I say the ARM is good for Ensigns is because it allows a younger person to afford a more expensive home (not so much so one is living out of means). In 5 years most Ensigns will be LTs making quite a bit more money and hopefully have a far better credit rating, this way they can refinace with higher confidence that they will get the lowest rate possible with a "normal" loan.

ARMs and balloons are all tip of the iceberg which is why I mentioned its really beneficial to use a broker rather than going to USAA or Nav Fed and taking what they give you.
 

ben4prez

Well-Known Member
pilot
can someone explain how an ARM and balloons work? I'm a lowly ensign interested in future real estate investment...
 

The Chief

Retired
Contributor
ben4prez said:
can someone explain how an ARM and balloons work? [UNQUOTE]

As pointed out, this is the tip of the iceberg. So many types, a broker may even invent a new one tailored to your circumstances. This is basic:


The 30-year fixed rate mortgage

The 15-year fixed rate mortgage

1 year adjustable rate mortgage

3 year adjustable rate mortgage

5 year adjustable rate mortgage

5 year balloon mortgage

7 year balloon mortgage

You will also find some variations of these common types, such as 20-year fixed rate mortgages, 3-1, 5-1 and 7-1 adjustable rate mortgages.

The fixed rate mortgages are the best when the rates are at historic lows. With a fixed rate mortgage, you pay a fixed percentage interest rate for the life of the loan. You want to lock in a low rate for the years to come and have the comfort of knowing that your mortgage payments will not change from year to year.

The 15 year fixed rate mortgages will tend to have an interest rate that is ½ percent lower than the 30- year fixed rate mortgages, but they are much harder to qualify for (see qualifying information below).

The interest rates for fixed rate mortgages are usually the highest because of the greater "risk margin". If rates rise considerably the lender can be stuck a long time with a mortgage they are losing money on.

If mortgage rates are at historic highs, your best bet is probably an adjustable rate mortgage. With an adjustable rate mortgage, you pay according to an interest rate that changes from time to time. You can expect to get a better initial interest rate on an adjustable than on the fixed rate mortgages, because the adjustable rate mortgages have a lower "risk margin", plus you can ride the rates down without having to incur the expense of refinancing. Adjustable rate mortgages are often offered at a "teaser" rate during the first period of the loan, prior to the first adjustment. Don’t think this is some free lunch or gift of gratitude from the lender. These loans usually come with points that more than make up for the "teaser" discount. One of the real reasons for the teaser rate is to allow one to qualify for a larger mortgage. During economic times when too many of these mortgages are going into default, expect lenders to use the projected cost of the loan in it’s second year to determine the amount of loan you are qualified to take.

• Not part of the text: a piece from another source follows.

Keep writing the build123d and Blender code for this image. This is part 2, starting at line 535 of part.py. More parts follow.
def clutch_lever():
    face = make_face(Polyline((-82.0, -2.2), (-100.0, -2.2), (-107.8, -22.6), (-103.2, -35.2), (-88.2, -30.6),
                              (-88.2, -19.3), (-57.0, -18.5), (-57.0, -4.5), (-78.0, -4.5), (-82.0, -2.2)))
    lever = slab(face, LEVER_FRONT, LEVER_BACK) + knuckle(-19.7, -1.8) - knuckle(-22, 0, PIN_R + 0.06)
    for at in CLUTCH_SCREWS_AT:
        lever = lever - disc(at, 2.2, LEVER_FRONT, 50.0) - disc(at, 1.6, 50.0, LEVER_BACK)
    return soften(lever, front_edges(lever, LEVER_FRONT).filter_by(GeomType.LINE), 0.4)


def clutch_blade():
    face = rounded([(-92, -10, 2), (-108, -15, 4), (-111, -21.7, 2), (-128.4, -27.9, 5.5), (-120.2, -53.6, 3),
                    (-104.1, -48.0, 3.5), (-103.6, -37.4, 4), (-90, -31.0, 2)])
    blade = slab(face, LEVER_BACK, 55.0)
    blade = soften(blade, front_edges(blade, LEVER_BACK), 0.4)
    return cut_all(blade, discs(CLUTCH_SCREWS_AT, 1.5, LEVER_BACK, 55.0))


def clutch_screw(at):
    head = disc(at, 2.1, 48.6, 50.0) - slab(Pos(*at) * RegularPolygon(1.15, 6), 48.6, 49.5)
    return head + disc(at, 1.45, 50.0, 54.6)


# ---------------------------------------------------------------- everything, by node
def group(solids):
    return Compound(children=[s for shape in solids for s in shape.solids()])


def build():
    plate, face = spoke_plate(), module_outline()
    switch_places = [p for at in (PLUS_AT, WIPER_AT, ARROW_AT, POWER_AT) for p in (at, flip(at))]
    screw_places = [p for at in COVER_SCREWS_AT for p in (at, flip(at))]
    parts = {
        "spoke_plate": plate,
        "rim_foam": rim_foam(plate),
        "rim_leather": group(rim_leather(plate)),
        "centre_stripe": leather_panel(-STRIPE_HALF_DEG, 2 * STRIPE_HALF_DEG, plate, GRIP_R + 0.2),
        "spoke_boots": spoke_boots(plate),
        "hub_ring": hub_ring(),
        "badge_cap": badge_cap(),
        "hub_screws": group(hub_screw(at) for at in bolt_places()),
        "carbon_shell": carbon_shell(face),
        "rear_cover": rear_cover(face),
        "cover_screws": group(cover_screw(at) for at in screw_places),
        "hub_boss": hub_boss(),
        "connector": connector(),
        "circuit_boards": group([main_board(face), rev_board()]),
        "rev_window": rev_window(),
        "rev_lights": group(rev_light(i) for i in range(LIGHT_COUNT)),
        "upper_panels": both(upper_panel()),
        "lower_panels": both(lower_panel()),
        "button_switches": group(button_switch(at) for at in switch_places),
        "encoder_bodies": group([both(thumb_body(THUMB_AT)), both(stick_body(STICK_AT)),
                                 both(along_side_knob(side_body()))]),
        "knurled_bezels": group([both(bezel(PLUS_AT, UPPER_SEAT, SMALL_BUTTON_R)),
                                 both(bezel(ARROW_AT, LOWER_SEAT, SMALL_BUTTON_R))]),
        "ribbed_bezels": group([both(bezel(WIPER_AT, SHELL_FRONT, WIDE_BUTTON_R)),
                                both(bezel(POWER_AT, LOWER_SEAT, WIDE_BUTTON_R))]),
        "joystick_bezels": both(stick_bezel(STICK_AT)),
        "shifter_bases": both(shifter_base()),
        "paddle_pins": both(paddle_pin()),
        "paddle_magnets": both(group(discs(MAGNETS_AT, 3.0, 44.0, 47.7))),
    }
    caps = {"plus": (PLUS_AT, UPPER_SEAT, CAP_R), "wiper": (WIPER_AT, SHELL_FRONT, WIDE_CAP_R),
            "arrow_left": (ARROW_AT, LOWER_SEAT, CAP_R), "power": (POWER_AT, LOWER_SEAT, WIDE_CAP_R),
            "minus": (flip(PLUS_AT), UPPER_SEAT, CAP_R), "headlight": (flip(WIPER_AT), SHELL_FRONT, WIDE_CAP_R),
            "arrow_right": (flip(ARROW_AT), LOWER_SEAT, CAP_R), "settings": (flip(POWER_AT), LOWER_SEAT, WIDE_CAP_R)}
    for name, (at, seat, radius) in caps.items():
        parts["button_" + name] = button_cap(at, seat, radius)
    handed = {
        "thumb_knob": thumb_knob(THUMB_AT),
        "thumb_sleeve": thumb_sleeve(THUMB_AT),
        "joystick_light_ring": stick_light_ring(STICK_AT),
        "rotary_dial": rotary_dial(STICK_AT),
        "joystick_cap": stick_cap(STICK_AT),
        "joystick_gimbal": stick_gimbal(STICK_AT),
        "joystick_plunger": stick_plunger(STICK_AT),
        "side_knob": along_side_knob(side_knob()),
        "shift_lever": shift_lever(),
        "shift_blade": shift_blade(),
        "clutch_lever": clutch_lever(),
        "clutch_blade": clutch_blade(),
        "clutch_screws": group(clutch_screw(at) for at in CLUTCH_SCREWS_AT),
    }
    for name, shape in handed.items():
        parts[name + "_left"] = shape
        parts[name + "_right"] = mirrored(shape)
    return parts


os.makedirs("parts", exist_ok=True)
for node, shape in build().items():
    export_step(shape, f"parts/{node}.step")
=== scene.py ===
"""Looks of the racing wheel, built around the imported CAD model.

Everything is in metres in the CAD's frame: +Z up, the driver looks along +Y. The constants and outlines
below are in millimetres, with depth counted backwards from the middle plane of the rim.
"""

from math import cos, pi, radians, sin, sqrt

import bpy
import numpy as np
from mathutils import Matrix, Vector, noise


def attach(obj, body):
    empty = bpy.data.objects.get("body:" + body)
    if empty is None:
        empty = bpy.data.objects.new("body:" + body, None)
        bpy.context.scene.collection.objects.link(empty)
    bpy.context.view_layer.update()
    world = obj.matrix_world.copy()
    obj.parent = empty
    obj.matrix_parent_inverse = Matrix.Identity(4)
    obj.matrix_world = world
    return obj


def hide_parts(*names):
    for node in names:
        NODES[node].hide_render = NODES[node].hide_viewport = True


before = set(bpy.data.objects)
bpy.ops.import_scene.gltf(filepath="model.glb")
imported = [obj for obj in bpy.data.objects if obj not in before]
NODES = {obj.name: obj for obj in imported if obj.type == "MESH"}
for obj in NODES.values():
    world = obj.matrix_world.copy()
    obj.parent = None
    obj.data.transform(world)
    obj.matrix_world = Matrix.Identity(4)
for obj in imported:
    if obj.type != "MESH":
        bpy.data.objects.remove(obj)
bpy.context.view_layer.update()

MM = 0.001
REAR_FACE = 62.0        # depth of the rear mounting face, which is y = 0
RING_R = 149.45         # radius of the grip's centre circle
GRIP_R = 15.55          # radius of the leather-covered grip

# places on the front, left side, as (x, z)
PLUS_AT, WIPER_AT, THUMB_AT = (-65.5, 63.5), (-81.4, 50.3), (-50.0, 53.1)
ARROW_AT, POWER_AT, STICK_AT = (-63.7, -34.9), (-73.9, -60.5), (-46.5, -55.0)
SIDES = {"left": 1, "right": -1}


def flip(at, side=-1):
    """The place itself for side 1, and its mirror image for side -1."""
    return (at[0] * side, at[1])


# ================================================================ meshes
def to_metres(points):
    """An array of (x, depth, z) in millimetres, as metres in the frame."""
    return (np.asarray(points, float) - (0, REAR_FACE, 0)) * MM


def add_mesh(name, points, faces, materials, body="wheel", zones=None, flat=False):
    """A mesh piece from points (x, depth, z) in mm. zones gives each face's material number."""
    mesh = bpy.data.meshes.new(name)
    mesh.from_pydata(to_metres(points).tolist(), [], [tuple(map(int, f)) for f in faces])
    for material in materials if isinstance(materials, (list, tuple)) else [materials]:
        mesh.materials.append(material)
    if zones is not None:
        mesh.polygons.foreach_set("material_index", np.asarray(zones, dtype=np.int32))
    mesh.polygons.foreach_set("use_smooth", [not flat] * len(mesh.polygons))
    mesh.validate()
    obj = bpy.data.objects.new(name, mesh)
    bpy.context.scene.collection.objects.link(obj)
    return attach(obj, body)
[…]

The most popular adjustable rate mortgage is the 1-year adjustable, know in the industry as the 1-year ARM. The interest you pay the first year is often a low "teaser" rate. At the end of the first year, the rate is adjusted to become that of some index (typically the 11th District Cost of Funds index or the rate on 1-year U.S. Treasury Bills) plus a margin (some current examples are 2.5% on the COF basis or 2.75% on the 1-year T-Bill basis). Most of these ARMs have an annual maximum amount they are allowed to change, either up or down, (an example is 1% on the COF and 2% on T-Bill basis) and a life of the loan limit as well (an example is 11% on the COF and 5% above the starting rate on a T-Bill basis loan).

The 3 and 5-year adjustable rate mortgages adjust less frequently. Therefore they will have a higher rate because of a greater "risk margin".

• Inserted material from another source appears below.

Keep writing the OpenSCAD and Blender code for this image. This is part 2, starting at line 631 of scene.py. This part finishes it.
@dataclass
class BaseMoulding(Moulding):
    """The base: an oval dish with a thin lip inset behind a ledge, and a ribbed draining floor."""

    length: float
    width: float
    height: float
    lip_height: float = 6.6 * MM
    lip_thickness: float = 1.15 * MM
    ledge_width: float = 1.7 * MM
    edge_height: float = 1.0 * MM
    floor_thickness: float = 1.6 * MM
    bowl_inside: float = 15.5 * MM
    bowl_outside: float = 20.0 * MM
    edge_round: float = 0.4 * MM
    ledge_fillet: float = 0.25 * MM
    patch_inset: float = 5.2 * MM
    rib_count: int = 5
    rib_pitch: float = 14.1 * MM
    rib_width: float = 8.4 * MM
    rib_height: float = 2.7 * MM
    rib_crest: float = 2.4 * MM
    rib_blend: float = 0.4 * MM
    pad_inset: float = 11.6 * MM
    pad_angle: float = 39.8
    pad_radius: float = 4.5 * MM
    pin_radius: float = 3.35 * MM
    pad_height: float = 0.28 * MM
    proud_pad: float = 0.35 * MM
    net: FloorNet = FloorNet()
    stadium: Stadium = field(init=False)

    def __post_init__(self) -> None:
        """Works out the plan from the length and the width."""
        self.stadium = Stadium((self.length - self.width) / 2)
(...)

Balloon mortgages are mortgages that are based on a fixed rate for the specified period of time. These rates are often lower than the fixed rate mortgages because of a lower risk margin for the lender. At the end of the fixed rate period, the mortgage becomes due. You can generally continue the mortgage beyond the balloon period at whatever the current interest rates are at that time. But be careful. Read the fine print. The balloon mortgage may disallow continuation if you have taken a second mortgage on the property or if you are considered less than a good credit risk at time the balloon expires. Balloon mortgages can be attractive if you expect to move within the balloon period, especially during economic times when other mortgage rates are high.

Lots of homework to do!
 

Mcaf

Registered User
The Chief is all over it! Thats basically what we tell people when they call and are ready to get serious on financing (all the pitfalls of each type of loan). The short of it all is if you buy now you'll get better rates due to the market (economy bad, interest rates good for the consumer, thanks Alan), buy later you may get a house at a lower price as the housing market SHOULD come down but the rates will go up. That's when the ARM "teasers" will be more predominant.

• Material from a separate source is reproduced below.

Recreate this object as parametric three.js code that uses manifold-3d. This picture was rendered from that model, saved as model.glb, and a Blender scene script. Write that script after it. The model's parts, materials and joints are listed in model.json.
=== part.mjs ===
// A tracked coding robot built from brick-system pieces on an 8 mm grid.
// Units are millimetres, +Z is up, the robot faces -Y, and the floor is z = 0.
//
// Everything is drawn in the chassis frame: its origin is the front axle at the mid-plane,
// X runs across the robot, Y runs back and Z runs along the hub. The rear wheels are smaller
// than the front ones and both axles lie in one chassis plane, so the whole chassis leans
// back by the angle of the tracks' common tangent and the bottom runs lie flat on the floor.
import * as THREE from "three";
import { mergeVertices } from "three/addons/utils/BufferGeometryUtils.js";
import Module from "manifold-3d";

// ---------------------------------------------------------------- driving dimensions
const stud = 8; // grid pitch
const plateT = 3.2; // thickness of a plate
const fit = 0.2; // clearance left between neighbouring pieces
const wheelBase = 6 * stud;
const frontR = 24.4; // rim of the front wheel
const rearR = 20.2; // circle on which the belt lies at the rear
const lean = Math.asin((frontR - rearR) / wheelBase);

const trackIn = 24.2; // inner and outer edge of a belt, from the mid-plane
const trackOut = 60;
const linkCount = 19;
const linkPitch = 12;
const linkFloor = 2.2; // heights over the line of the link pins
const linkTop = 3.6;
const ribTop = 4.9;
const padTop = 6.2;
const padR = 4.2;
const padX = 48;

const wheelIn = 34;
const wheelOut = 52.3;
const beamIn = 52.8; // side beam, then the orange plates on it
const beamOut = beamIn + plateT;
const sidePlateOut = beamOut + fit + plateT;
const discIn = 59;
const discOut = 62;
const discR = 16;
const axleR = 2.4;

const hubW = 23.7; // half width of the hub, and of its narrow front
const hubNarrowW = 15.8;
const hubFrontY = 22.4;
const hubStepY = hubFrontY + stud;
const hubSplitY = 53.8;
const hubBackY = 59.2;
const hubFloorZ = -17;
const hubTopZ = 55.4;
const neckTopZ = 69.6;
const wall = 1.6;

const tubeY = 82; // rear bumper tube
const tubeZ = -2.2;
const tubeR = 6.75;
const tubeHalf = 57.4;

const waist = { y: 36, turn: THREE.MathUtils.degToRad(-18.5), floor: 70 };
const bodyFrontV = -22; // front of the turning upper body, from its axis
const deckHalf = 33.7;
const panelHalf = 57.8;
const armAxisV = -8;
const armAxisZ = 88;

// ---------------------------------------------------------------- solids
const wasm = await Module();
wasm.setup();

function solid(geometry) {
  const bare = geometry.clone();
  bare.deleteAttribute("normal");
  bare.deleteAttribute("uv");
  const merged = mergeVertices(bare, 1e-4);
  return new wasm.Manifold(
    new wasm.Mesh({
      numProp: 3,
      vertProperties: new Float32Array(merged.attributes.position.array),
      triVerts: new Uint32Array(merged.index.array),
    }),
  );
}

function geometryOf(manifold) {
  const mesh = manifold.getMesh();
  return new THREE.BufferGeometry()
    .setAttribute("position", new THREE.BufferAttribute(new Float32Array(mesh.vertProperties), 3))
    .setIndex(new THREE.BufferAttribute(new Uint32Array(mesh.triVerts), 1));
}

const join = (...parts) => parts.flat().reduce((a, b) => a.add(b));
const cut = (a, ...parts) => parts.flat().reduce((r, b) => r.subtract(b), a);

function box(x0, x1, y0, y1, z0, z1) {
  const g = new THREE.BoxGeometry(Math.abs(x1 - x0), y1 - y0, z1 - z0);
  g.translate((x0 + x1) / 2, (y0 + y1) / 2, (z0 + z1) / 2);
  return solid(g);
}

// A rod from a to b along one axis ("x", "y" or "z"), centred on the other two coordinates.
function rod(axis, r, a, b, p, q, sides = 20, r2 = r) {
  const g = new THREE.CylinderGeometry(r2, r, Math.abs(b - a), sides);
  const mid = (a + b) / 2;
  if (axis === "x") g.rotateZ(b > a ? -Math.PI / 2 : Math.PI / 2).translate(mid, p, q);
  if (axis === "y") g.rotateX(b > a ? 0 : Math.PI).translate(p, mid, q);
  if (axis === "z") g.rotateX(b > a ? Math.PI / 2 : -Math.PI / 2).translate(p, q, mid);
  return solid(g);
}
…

If you are looking to buy a house and keep it for quite a long time,15-30 years, then the fixed are most likely gonna be the type you want. Get locked in now and you're pobably not gonna see better rates for the next 7-8 maybe more years (economic cycle).

Like Chief said, there are too many variables and what ifs. Your best bet is to let a broker figure out what may be best for you depending on what you tell him you'd like to buy. You may get an answer of you can do one of these 5 different things OR you may even get "hey with your credit, blah blah" you really only have one option. Just give one a call, you only get charged when you actually close the deal.

I also should have been more clear too; the bank actually pays the broker. If a bank oks you for 3.00% fixed, the bank will take the 2.75% and give the broker the .25%. Its not like the bank oks 3.00% and your loan is now 3.25%. The banks like brokers too cause it reduces their in-house staff, overhead, etc.